RECORDS:

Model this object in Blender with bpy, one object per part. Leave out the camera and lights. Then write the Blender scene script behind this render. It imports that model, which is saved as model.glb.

--

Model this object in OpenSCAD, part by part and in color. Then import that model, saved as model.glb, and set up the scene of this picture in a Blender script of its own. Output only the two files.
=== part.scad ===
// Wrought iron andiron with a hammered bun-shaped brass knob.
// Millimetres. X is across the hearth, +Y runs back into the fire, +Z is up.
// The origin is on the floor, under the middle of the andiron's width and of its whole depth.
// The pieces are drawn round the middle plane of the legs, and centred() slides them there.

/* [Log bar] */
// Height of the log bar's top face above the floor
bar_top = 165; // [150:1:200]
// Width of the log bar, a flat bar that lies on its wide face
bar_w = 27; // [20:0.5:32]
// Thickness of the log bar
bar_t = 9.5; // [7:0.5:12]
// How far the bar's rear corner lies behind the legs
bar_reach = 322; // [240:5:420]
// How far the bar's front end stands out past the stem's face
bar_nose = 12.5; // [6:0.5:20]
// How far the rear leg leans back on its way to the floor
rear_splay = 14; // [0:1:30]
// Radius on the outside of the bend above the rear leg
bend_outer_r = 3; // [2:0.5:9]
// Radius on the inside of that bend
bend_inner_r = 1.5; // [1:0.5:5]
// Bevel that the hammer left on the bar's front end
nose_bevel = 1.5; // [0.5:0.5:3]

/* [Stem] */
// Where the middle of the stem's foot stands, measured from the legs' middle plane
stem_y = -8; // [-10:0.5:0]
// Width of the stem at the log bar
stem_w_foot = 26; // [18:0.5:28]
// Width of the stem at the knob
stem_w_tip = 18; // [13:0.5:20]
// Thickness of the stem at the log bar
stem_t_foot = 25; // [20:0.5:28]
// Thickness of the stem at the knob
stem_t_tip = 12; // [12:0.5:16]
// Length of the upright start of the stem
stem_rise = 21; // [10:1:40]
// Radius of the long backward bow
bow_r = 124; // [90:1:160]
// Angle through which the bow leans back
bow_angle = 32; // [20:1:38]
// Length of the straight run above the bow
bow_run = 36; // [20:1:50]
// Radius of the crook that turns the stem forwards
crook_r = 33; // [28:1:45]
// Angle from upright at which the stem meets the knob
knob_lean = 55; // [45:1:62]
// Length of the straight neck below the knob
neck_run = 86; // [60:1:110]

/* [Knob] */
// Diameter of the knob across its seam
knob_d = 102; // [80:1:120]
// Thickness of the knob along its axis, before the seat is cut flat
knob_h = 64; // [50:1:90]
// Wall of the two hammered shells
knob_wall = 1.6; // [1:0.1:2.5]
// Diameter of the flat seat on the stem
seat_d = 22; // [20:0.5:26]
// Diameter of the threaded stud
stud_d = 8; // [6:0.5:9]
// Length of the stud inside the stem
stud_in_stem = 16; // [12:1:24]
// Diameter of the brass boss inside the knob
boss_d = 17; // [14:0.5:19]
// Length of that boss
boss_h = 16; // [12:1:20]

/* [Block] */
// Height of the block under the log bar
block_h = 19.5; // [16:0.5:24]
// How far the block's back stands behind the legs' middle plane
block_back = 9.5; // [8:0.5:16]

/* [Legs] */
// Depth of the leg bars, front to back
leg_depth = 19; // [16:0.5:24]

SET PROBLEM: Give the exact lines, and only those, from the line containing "Model this object in OpenSCAD, part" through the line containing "slides them there." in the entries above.

REPLY TO THE EXERCISE:
Model this object in OpenSCAD, part by part and in color. Then import that model, saved as model.glb, and set up the scene of this picture in a Blender script of its own. Output only the two files.
=== part.scad ===
// Wrought iron andiron with a hammered bun-shaped brass knob.
// Millimetres. X is across the hearth, +Y runs back into the fire, +Z is up.
// The origin is on the floor, under the middle of the andiron's width and of its whole depth.
// The pieces are drawn round the middle plane of the legs, and centred() slides them there.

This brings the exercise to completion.